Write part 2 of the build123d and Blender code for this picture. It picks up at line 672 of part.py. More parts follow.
────────────────────────────────────────
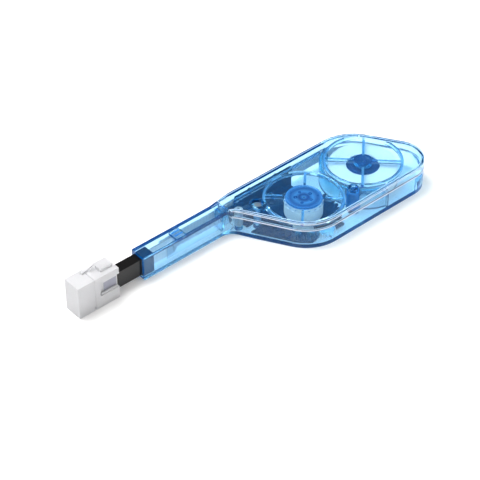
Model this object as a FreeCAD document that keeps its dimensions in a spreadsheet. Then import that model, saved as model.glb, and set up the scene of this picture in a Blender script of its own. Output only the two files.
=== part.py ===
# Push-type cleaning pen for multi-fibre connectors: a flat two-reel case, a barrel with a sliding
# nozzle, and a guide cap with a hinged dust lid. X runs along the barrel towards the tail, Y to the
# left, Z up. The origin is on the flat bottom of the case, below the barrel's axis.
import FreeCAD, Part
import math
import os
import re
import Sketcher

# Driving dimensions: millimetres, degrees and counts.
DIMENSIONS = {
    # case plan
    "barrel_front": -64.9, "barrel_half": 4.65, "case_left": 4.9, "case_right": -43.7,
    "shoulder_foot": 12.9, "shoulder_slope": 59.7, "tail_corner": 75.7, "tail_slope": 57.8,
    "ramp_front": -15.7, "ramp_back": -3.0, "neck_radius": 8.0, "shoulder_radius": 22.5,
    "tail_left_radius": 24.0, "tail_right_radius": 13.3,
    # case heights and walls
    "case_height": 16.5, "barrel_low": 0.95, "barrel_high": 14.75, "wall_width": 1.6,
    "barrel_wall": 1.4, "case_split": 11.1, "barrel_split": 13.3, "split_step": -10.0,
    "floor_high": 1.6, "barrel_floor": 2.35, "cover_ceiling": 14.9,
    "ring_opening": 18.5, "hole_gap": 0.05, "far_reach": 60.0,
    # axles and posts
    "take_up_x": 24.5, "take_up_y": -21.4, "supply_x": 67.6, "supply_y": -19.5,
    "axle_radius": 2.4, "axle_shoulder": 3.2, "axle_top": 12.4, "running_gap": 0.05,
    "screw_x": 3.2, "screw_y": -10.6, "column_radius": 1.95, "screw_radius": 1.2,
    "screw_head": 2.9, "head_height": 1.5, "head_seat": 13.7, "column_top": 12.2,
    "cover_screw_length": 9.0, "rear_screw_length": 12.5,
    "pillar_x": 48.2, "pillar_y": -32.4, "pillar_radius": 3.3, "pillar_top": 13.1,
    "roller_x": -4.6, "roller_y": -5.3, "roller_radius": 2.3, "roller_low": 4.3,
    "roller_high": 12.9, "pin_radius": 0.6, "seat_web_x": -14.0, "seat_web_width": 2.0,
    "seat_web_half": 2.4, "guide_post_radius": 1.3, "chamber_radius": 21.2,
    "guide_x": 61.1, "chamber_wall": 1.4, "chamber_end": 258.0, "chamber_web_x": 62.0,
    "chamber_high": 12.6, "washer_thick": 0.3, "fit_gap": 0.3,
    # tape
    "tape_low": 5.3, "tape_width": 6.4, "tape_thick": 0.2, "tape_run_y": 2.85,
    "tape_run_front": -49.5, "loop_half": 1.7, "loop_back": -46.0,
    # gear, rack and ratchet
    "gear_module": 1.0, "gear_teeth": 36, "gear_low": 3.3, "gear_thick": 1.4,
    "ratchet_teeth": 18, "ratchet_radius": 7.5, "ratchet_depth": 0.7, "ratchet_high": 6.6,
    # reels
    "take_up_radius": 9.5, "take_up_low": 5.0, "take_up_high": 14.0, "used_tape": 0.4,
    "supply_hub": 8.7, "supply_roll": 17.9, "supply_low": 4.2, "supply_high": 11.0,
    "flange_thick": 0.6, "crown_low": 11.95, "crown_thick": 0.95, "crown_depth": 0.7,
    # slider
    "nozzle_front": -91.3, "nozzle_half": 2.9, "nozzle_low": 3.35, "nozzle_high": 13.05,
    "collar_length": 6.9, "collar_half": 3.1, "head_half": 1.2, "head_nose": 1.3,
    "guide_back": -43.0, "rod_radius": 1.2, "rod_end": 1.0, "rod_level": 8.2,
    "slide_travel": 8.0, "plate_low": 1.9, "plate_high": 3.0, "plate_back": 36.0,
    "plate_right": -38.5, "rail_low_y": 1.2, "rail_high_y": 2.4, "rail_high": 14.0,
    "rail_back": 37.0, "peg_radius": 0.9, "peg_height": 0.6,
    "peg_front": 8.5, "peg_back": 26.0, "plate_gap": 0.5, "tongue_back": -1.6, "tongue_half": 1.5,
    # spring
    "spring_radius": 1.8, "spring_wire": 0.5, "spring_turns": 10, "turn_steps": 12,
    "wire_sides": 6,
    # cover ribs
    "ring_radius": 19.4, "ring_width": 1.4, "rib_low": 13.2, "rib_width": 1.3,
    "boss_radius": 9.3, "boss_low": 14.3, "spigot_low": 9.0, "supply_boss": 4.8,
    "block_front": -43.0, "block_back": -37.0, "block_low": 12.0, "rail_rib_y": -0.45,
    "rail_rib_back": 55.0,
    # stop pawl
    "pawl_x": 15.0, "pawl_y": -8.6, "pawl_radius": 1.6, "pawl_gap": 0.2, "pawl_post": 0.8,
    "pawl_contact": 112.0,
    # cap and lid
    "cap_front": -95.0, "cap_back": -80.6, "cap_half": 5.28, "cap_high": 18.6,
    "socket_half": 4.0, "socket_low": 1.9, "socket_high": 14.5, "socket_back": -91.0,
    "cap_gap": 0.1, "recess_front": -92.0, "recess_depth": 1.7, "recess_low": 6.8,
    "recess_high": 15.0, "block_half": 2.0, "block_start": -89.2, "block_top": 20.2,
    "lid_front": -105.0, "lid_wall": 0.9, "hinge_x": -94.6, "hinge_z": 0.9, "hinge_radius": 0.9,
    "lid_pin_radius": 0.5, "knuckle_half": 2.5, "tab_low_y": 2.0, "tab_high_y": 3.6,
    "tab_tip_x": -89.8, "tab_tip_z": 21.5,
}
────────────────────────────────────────
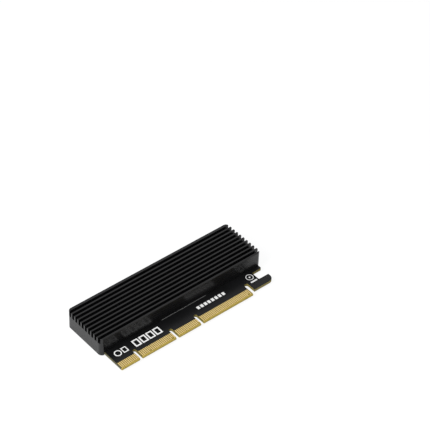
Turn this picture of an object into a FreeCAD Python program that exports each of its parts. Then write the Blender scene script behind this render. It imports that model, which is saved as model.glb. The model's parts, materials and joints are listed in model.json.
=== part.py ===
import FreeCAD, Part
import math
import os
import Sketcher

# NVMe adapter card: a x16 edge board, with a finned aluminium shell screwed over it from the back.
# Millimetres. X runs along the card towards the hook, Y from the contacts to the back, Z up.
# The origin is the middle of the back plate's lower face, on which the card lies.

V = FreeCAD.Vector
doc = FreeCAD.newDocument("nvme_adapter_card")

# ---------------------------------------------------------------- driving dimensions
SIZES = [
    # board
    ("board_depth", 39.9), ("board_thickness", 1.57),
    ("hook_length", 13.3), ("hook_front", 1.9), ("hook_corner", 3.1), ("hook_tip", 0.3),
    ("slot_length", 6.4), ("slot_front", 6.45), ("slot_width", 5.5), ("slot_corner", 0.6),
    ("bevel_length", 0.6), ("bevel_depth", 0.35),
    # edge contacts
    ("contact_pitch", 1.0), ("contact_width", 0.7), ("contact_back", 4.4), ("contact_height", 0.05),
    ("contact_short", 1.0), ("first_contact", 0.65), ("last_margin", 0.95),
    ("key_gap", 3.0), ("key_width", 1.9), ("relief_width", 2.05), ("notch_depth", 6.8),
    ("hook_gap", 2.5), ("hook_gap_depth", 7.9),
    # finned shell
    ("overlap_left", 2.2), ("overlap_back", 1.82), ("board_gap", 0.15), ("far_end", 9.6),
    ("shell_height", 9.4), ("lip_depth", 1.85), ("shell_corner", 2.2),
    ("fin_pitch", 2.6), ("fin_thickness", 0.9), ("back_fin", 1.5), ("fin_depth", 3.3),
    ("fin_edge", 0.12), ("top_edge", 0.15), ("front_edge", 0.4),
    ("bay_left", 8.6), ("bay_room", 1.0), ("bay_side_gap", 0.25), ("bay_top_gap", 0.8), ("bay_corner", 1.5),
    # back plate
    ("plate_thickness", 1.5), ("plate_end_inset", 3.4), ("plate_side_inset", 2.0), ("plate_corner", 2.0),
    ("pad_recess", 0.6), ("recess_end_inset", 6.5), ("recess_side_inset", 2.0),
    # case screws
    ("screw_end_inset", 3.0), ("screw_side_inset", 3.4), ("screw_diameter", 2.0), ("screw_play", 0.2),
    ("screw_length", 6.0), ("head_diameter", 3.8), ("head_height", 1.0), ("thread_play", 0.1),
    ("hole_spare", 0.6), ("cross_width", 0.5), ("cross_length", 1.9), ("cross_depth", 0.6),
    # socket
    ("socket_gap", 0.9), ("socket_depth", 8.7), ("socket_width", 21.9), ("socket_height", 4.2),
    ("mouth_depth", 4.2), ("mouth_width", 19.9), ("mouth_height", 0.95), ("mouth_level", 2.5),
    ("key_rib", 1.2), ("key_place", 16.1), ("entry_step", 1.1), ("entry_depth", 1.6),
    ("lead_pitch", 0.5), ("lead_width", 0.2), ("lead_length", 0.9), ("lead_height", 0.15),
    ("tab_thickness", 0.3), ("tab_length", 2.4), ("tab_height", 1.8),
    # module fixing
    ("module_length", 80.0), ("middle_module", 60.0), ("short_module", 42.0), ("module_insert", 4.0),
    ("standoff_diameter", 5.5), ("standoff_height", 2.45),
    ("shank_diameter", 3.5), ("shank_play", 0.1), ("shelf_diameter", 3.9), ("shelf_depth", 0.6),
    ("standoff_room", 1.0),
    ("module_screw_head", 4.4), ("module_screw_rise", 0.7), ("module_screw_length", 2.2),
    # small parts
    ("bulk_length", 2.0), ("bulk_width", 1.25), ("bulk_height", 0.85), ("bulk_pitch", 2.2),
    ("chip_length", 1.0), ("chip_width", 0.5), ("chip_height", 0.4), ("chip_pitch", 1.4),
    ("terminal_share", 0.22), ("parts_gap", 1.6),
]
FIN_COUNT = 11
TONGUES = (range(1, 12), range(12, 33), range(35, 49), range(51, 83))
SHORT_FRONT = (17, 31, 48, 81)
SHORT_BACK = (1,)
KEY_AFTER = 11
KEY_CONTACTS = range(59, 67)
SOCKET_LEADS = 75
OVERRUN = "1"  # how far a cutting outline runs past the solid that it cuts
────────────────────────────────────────
• [Problem]:
From the listing above, pick out every line containing "FreeCAD".

• [Complete output]:
Model this object as a FreeCAD document that keeps its dimensions in a spreadsheet. Then import that model, saved as model.glb, and set up the scene of this picture in a Blender script of its own. Output only the two files.
import FreeCAD, Part
Turn this picture of an object into a FreeCAD Python program that exports each of its parts. Then write the Blender scene script behind this render. It imports that model, which is saved as model.glb. The model's parts, materials and joints are listed in model.json.
import FreeCAD, Part
V = FreeCAD.Vector
doc = FreeCAD.newDocument("nvme_adapter_card")